§ Exercise directions
State how many lines include "this", giving the number by itself.

§ Data supplied
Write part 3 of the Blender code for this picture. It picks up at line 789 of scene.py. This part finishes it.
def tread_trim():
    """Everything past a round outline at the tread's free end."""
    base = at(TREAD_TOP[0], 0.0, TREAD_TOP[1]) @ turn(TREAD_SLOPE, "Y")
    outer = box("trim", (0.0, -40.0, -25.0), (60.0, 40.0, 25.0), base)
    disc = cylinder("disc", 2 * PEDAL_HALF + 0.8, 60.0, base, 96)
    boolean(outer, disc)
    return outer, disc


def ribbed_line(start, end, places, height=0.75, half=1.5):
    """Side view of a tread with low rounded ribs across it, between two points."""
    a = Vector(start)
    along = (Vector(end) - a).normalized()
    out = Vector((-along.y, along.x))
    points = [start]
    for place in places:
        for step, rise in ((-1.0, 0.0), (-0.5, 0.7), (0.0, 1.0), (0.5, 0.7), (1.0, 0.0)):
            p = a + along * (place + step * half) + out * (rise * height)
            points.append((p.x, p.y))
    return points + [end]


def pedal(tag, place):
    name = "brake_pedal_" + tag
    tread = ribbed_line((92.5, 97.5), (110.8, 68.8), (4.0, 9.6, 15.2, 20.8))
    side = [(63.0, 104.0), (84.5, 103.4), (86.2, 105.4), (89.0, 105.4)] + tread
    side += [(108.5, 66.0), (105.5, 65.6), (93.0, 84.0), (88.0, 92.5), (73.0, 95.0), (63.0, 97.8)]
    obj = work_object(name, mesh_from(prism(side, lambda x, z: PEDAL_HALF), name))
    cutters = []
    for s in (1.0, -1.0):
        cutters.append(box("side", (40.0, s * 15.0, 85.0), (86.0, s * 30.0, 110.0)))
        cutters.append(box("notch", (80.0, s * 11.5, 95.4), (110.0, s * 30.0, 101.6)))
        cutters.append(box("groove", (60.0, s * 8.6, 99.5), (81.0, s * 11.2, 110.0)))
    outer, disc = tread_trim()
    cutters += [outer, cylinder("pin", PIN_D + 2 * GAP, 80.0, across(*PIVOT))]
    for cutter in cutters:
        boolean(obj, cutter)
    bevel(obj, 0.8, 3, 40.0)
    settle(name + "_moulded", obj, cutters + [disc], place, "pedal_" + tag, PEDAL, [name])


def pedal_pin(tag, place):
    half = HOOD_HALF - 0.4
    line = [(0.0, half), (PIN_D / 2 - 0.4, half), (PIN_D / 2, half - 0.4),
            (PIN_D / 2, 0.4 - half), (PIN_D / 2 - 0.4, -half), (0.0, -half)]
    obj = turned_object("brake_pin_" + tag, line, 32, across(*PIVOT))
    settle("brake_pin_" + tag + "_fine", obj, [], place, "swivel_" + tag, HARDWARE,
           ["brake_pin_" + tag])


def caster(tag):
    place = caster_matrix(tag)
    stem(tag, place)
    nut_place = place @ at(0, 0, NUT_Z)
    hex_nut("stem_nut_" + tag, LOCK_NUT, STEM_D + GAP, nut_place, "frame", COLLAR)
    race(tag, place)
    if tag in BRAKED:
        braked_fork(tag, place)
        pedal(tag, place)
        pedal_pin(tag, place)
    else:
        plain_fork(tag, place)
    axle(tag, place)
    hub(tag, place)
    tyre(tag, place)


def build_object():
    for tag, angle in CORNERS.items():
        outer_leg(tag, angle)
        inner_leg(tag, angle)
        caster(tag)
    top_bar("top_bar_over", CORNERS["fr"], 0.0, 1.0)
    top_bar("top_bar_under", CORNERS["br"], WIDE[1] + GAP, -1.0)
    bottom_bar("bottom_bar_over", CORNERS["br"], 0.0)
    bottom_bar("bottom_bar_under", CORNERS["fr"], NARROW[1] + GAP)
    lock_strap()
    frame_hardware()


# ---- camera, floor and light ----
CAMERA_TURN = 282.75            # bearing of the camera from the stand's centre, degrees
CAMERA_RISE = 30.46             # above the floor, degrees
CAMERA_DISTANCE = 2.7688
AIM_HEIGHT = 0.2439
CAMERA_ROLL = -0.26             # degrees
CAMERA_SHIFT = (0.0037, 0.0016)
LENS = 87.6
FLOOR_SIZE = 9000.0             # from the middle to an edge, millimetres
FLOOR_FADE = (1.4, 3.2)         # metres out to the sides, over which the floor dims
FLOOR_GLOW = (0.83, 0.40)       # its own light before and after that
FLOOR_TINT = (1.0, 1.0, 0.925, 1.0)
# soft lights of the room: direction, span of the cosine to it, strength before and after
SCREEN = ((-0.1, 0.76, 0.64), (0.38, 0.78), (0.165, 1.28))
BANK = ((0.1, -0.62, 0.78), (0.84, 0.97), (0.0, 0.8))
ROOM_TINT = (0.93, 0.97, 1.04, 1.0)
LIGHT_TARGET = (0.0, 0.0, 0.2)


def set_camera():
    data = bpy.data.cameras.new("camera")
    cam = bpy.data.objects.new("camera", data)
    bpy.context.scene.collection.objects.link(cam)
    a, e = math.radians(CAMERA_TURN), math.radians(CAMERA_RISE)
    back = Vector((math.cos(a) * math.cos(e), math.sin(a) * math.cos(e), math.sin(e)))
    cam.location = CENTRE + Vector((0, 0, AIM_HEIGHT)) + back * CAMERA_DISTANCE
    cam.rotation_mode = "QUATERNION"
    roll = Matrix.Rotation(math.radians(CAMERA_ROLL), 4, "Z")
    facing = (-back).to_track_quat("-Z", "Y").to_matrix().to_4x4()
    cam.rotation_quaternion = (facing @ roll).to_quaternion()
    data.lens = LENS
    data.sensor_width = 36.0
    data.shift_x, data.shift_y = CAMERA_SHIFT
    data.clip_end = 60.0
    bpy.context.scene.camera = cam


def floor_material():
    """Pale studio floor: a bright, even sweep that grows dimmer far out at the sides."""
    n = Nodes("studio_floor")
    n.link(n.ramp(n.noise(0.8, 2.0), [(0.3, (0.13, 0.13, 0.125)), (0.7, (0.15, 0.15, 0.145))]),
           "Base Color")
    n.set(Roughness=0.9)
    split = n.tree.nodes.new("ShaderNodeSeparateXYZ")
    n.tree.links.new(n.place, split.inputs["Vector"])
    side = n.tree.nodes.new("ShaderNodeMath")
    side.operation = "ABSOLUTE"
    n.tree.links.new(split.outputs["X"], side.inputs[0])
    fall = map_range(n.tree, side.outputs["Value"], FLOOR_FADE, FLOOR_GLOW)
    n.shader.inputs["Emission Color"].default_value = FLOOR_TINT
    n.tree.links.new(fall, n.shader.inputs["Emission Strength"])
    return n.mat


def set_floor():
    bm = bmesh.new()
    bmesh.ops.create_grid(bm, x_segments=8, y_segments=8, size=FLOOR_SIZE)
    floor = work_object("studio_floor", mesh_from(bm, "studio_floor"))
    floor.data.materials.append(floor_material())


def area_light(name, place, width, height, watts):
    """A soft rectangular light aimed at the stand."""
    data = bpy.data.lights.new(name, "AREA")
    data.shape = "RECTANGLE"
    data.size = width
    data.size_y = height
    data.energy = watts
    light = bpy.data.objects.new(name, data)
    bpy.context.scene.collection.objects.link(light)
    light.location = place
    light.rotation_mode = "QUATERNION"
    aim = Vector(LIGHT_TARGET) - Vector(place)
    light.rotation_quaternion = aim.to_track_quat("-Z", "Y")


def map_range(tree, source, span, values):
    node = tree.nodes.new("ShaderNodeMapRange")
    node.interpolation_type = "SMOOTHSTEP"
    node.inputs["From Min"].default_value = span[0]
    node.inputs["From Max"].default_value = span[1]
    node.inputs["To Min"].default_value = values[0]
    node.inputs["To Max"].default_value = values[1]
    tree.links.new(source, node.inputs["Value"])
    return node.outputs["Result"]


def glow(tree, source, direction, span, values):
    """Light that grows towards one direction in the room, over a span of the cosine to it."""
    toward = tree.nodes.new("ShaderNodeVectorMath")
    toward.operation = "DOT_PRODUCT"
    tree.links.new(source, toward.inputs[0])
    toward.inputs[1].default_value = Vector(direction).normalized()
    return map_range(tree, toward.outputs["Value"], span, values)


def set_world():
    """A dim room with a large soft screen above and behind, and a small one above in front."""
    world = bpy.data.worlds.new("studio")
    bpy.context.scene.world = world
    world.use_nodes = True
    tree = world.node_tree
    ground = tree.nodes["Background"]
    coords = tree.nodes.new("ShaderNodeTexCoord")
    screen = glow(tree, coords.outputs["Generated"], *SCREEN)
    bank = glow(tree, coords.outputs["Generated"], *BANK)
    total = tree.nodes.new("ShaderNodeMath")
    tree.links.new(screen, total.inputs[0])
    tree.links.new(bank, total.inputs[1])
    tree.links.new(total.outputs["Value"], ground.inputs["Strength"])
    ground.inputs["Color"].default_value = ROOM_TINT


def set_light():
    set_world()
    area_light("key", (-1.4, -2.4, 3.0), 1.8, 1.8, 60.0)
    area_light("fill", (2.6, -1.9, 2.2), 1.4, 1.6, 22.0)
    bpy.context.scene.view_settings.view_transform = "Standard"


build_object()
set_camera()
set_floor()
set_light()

==

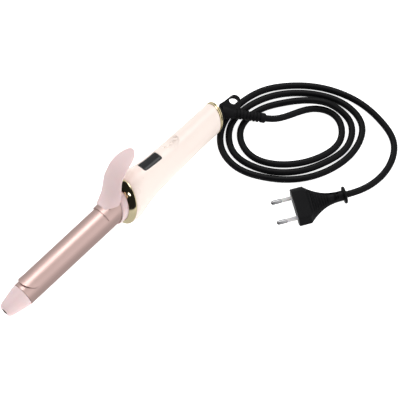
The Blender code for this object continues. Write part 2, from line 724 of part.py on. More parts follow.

§ Worked answer
2